──────── DATASET EXTRACT

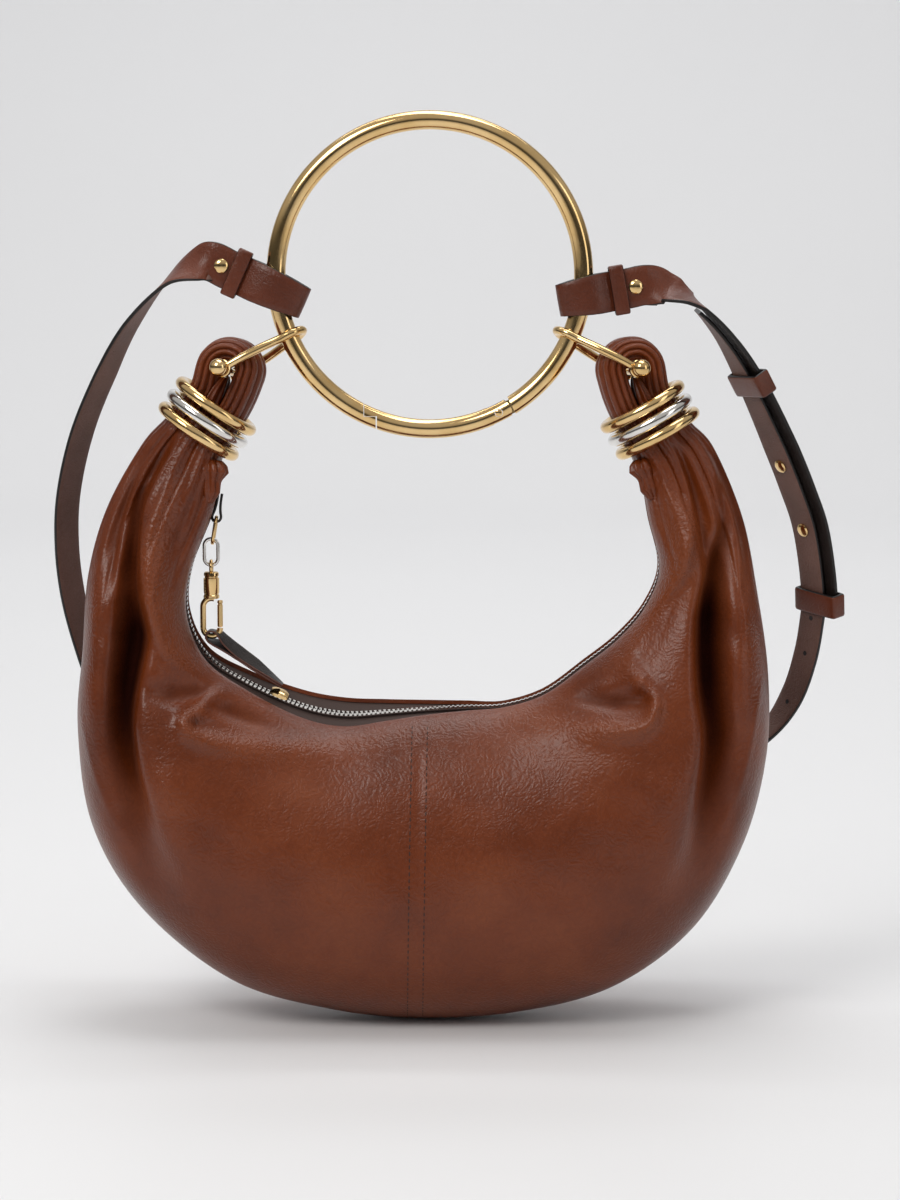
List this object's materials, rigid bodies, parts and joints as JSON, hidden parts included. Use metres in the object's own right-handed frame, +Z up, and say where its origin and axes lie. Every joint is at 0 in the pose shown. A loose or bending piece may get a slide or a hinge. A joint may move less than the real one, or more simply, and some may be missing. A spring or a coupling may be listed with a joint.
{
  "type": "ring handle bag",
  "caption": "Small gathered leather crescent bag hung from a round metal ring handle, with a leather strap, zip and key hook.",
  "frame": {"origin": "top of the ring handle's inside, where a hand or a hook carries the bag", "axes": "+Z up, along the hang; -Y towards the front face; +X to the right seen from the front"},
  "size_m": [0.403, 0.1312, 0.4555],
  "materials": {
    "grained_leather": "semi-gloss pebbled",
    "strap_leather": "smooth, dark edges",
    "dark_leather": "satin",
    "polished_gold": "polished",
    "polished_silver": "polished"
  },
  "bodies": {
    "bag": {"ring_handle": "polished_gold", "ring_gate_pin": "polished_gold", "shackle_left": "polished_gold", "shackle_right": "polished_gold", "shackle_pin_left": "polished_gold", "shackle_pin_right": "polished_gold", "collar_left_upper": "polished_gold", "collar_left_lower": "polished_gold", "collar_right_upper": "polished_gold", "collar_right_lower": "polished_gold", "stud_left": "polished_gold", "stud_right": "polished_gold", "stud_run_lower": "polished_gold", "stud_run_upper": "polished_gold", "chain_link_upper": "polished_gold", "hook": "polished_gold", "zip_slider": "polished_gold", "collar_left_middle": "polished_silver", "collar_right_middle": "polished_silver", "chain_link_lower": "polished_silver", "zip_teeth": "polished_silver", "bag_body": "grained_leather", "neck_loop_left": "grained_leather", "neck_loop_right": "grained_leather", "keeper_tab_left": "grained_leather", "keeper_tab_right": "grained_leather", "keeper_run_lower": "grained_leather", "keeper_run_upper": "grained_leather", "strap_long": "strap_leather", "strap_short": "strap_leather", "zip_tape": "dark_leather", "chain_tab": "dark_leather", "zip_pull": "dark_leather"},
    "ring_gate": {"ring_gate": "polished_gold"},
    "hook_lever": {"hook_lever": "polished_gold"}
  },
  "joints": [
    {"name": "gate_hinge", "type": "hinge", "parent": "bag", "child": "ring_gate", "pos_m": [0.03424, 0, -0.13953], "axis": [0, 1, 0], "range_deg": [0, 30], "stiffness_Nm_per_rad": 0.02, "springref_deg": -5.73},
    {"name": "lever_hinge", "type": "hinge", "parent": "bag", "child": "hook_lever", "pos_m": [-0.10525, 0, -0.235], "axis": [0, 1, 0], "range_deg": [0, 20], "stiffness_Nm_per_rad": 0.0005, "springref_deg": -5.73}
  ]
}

────────────────

=== WHAT IS NEEDED ===
Return the listing above in its exact form.

=== SOLUTION ===
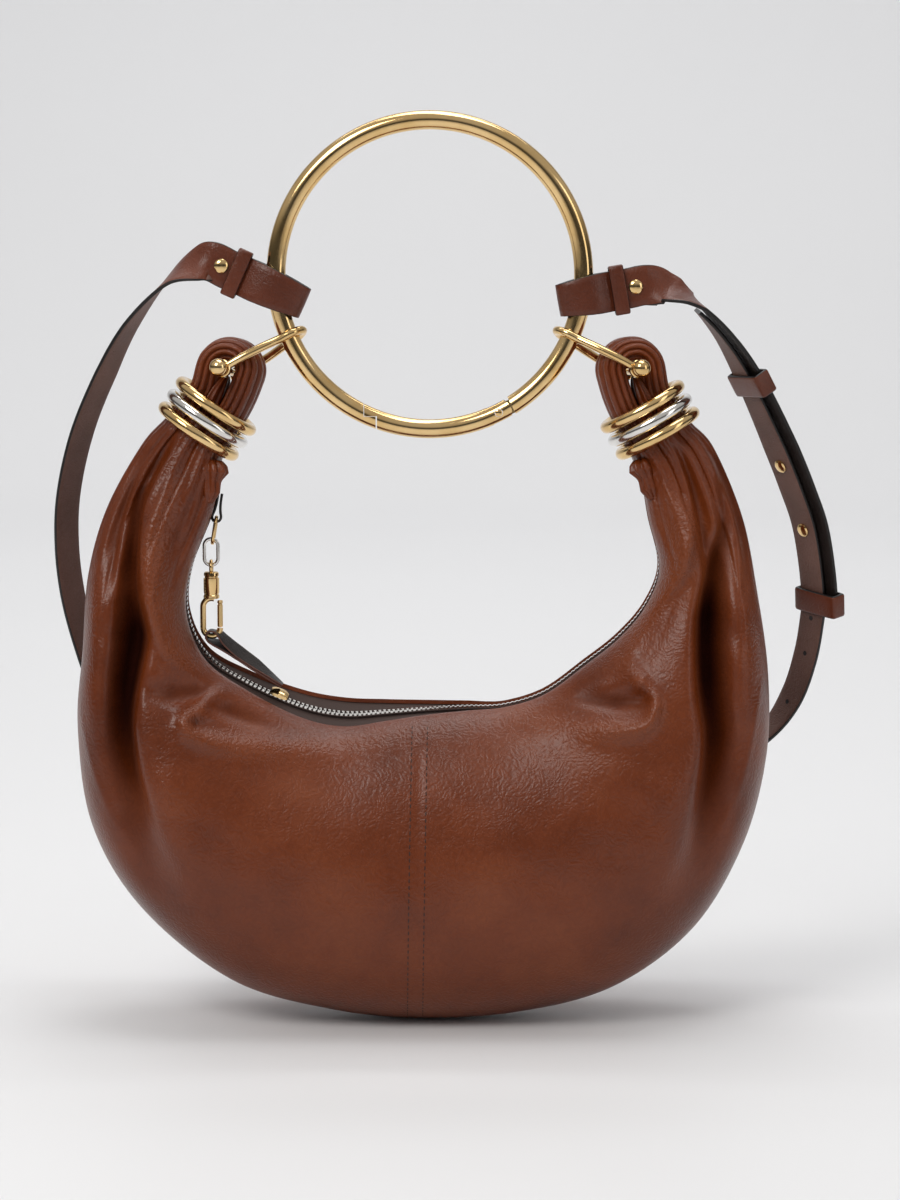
List this object's materials, rigid bodies, parts and joints as JSON, hidden parts included. Use metres in the object's own right-handed frame, +Z up, and say where its origin and axes lie. Every joint is at 0 in the pose shown. A loose or bending piece may get a slide or a hinge. A joint may move less than the real one, or more simply, and some may be missing. A spring or a coupling may be listed with a joint.
{
  "type": "ring handle bag",
  "caption": "Small gathered leather crescent bag hung from a round metal ring handle, with a leather strap, zip and key hook.",
  "frame": {"origin": "top of the ring handle's inside, where a hand or a hook carries the bag", "axes": "+Z up, along the hang; -Y towards the front face; +X to the right seen from the front"},
  "size_m": [0.403, 0.1312, 0.4555],
  "materials": {
    "grained_leather": "semi-gloss pebbled",
    "strap_leather": "smooth, dark edges",
    "dark_leather": "satin",
    "polished_gold": "polished",
    "polished_silver": "polished"
  },
  "bodies": {
    "bag": {"ring_handle": "polished_gold", "ring_gate_pin": "polished_gold", "shackle_left": "polished_gold", "shackle_right": "polished_gold", "shackle_pin_left": "polished_gold", "shackle_pin_right": "polished_gold", "collar_left_upper": "polished_gold", "collar_left_lower": "polished_gold", "collar_right_upper": "polished_gold", "collar_right_lower": "polished_gold", "stud_left": "polished_gold", "stud_right": "polished_gold", "stud_run_lower": "polished_gold", "stud_run_upper": "polished_gold", "chain_link_upper": "polished_gold", "hook": "polished_gold", "zip_slider": "polished_gold", "collar_left_middle": "polished_silver", "collar_right_middle": "polished_silver", "chain_link_lower": "polished_silver", "zip_teeth": "polished_silver", "bag_body": "grained_leather", "neck_loop_left": "grained_leather", "neck_loop_right": "grained_leather", "keeper_tab_left": "grained_leather", "keeper_tab_right": "grained_leather", "keeper_run_lower": "grained_leather", "keeper_run_upper": "grained_leather", "strap_long": "strap_leather", "strap_short": "strap_leather", "zip_tape": "dark_leather", "chain_tab": "dark_leather", "zip_pull": "dark_leather"},
    "ring_gate": {"ring_gate": "polished_gold"},
    "hook_lever": {"hook_lever": "polished_gold"}
  },
  "joints": [
    {"name": "gate_hinge", "type": "hinge", "parent": "bag", "child": "ring_gate", "pos_m": [0.03424, 0, -0.13953], "axis": [0, 1, 0], "range_deg": [0, 30], "stiffness_Nm_per_rad": 0.02, "springref_deg": -5.73},
    {"name": "lever_hinge", "type": "hinge", "parent": "bag", "child": "hook_lever", "pos_m": [-0.10525, 0, -0.235], "axis": [0, 1, 0], "range_deg": [0, 20], "stiffness_Nm_per_rad": 0.0005, "springref_deg": -5.73}
  ]
}